*Problem statement*
Gather from the material every line that contains the string "scene".

*Supplied material*
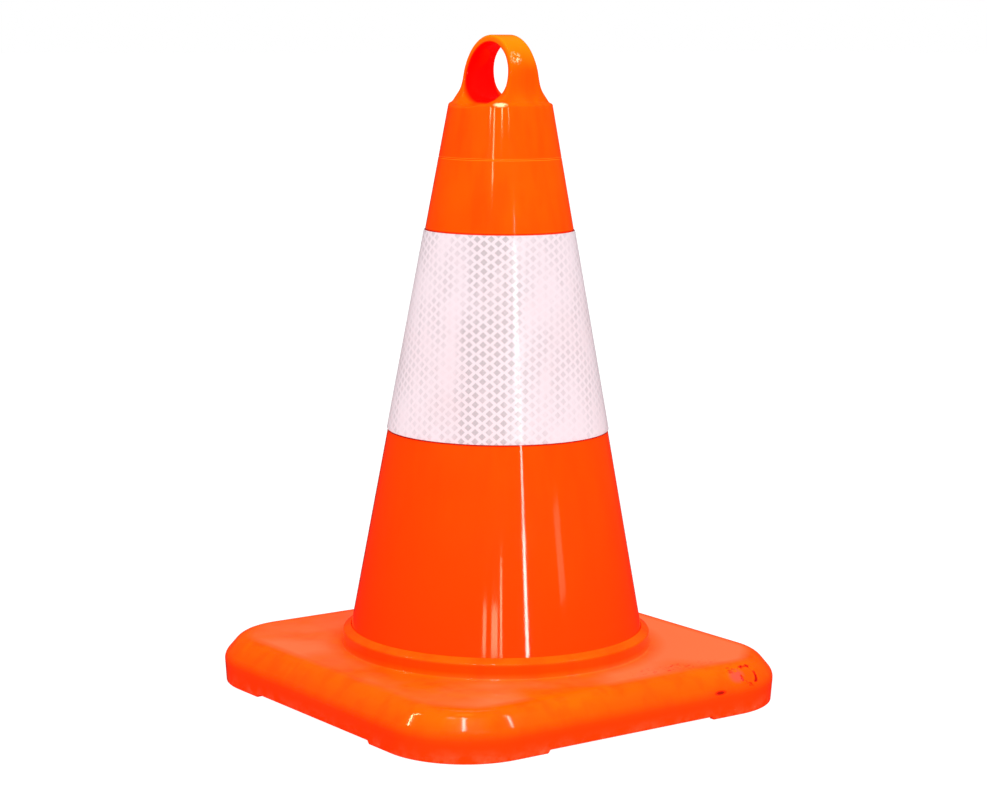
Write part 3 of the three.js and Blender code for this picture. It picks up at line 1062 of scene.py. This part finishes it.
def sun_light(name, bearing, elevation, strength, softness, receivers):
    """A sun softened over the given degrees of sky, which lights only its receivers and not their gloss."""
    angle = -VIEW_YAW + math.radians(bearing)
    rise = math.radians(elevation)
    away = Vector((math.sin(angle) * math.cos(rise), -math.cos(angle) * math.cos(rise), math.sin(rise)))
    data = bpy.data.lights.new(name, "SUN")
    data.energy = strength
    data.angle = math.radians(softness)
    light = link_light(name, data, away * 3, Vector(), receivers)
    light.visible_glossy = False


def background(tree, strength):
    node = tree.nodes.new("ShaderNodeBackground")
    node.inputs["Color"].default_value = (1, 1, 1, 1)
    node.inputs["Strength"].default_value = strength
    return node.outputs[0]


def build_world():
    """An even white surround that lights the object, white to the camera and nearly black in the gloss."""
    world = bpy.data.worlds.new("studio")
    bpy.context.scene.world = world
    world.use_nodes = True
    tree = world.node_tree
    tree.nodes.remove(tree.nodes["Background"])
    path = tree.nodes.new("ShaderNodeLightPath")
    surround = background(tree, 1.24)
    for ray, strength in (("Is Glossy Ray", 0.025), ("Is Camera Ray", 1.0)):
        mix = tree.nodes.new("ShaderNodeMixShader")
        tree.links.new(path.outputs[ray], mix.inputs[0])
        tree.links.new(surround, mix.inputs[1])
        tree.links.new(background(tree, strength), mix.inputs[2])
        surround = mix.outputs[0]
    tree.links.new(surround, tree.nodes["World Output"].inputs[0])


def collected(name, pieces):
    group = bpy.data.collections.new(name)
    for piece in pieces:
        group.objects.link(piece)
    return group


def build_studio(base_pieces, cone_pieces, sleeve):
    """The white surround, a key for the plastic, and lights that put each piece's highlights where the
    photo has them."""
    build_world()
    plastic = collected("plastic", base_pieces + cone_pieces)
    upright = collected("upright", cone_pieces + [sleeve])
    low = collected("low", base_pieces)
    band = collected("band", [sleeve])
    cream = (1, 0.92, 0.84)
    warm = (1.0, 0.72, 0.42)
    amber = (1.0, 0.55, 0.06)
    sun_light("key", 12, 55, 8.2, 40, plastic)
    gloss_light("tall_strip_foot", upright, 24, 0.20, 0.43, 0.08, 42, colour=cream)
    gloss_light("tall_strip", upright, 24, 0.43, 0.60, 0.045, 30, colour=cream)
    gloss_light("tall_strip_top", upright, 24, 0.60, 0.92, 0.03, 22, colour=cream)
    gloss_light("sleeve_strip", band, 21.5, 0.60, 0.95, 0.2, 18)
    gloss_light("cap_strip", upright, -13, 0.985, 1.13, 0.075, 26, colour=warm)
    gloss_light("ledge_strip_left", upright, -21.5, 1.08, 1.14, 0.08, 40, colour=warm)
    gloss_light("ledge_strip", upright, 3.6, 1.085, 1.15, 0.09, 32, colour=warm)
    gloss_light("ledge_strip_right", upright, 17.8, 1.08, 1.14, 0.055, 30, colour=warm)
    gloss_light("low_strip_left", upright, -8.7, 0.26, 0.335, 0.09, 14, colour=warm)
    gloss_light("low_panel", upright, -1, 0.26, 0.335, 0.17, 14, colour=warm)
    gloss_light("low_strip", upright, 4, 0.26, 0.40, 0.045, 26, colour=warm)
    gloss_light("side_panel", upright, 56, 0.26, 0.40, 0.2, 3.5, colour=warm)
    gloss_light("window_dim", low, -24, 1.55, 2.0, 0.55, 1.6, 0.9, amber)
    gloss_light("window_bright", low, -1, 1.6, 2.05, 0.12, 26, 0.9)
    gloss_light("window_corner", low, -30, 1.95, 2.03, 0.22, 26, 0.9)
    gloss_light("window_left", low, -88, 1.2, 1.6, 0.06, 60, 1.3, warm)
    gloss_light("window_right", low, 78, 1.45, 1.7, 0.035, 50, 1.3)
    gloss_light("overhead", plastic, 0, 1.95, 2.45, 0.5, 3.0, 0.15, amber)
    gloss_light("overhead_seam", upright, 0, 2.0, 2.5, 0.1, 9, 0.3, warm)
    bpy.context.scene.view_settings.view_transform = "Standard"


base_pieces = [build_base(), build_base_ribs(), build_flange_hooks()]
cone_pieces = [build_shell(), build_stacking_ribs(), build_cap()]
sleeve = build_sleeve()
build_floor()
build_camera()
build_studio(base_pieces, cone_pieces, sleeve)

*Answer for the task*
Write part 3 of the three.js and Blender code for this picture. It picks up at line 1062 of scene.py. This part finishes it.
    bpy.context.scene.world = world
    bpy.context.scene.view_settings.view_transform = "Standard"